The new assertion doesn't check the sum though, and the sum can now
overflow because of the floor.

In scenarios with lots of successors that have a weight of 0 (and one
very big successor), the floor here will produce a sum that's over
`UINT32_MAX`.  This could overflow in the `visitSwitch()` code.

E.g., `UINT32_MAX - 1` successors, s.t.:

  - `1` successor has a weight of `3`.
  - `UINT32_MAX - 2` successors have a weight of `0` each.

The sum will be `UINT32_MAX + 1`, which overflows.

I don't think we can increase the `ScalingFactor` above (and loosen this
assertion) until the floor has been removed.

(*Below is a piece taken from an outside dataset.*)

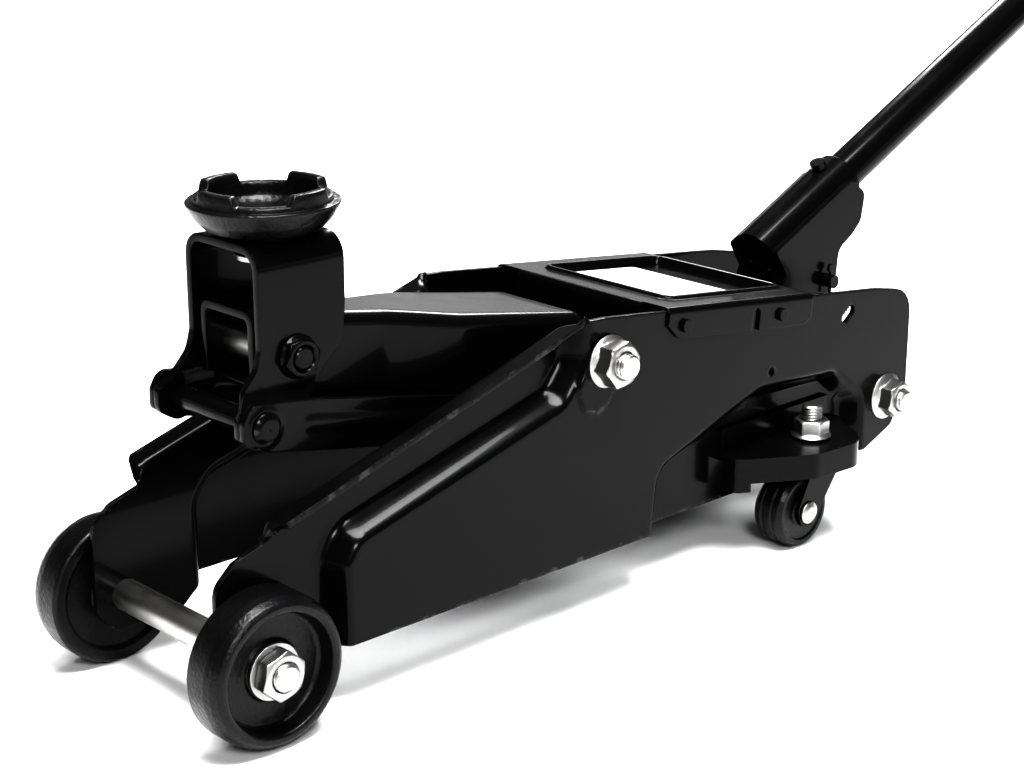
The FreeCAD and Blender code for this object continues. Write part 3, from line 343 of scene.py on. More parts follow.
# ---- mesh tools --------------------------------------------------------------------------------
def fillet(points, radii, steps=6):
    """An open polyline with each inner corner replaced by points on an arc of its radius, which
    touches both edges at radius / tan(half the corner's angle) from the corner."""
    points = np.asarray(points, float)
    radii = np.broadcast_to(np.asarray(radii, float), len(points))
    result = [points[:1]]
    for i in range(1, len(points) - 1):
        into, out = points[i - 1] - points[i], points[i + 1] - points[i]
        a, b = np.linalg.norm(into), np.linalg.norm(out)
        into, out = into / a, out / b
        half = math.acos(float(np.clip(into @ out, -1, 1))) / 2
        reach = min(radii[i] / math.tan(half), 0.49 * a, 0.49 * b) if half < 1.55 else 0.0
        if reach < 1e-4:
            result.append(points[i:i + 1])
            continue
        t = np.linspace(0, 1, steps)[:, None]
        start, end = points[i] + into * reach, points[i] + out * reach
        weight = math.sin(half)
        blend = (1 - t) ** 2 + 2 * t * (1 - t) * weight + t ** 2
        result.append(((1 - t) ** 2 * start + 2 * t * (1 - t) * weight * points[i] + t ** 2 * end)
                      / blend)
    result.append(points[-1:])
    return np.concatenate(result)


def chain(points, radii, at):
    """The height of a filleted polyline at each x in at."""
    line = fillet(points, radii)
    x = np.maximum.accumulate(line[:, 0] + np.arange(len(line)) * 1e-6)
    return np.interp(at, x, line[:, 1])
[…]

>From your email in the other thread:

> > (Or we otherwise need to check that we have space to add 1 to all the
> > weights of 0.)
> 
> I've gone this way in the update to the BPI scaling patch
> (http://lists.cs.uiuc.edu/pipermail/llvm-commits/Week-of-Mon-20150504/275088.html).

I think if you want to go this way, you need to:

 1. Check that sum in use is small enough after adding 1 to all the
    weights.
 2. If it overflows, rescale everything locally.

It's probably simpler just to split the two changes in BPI into two
patches, or roll in the change to `visitSwitch()`.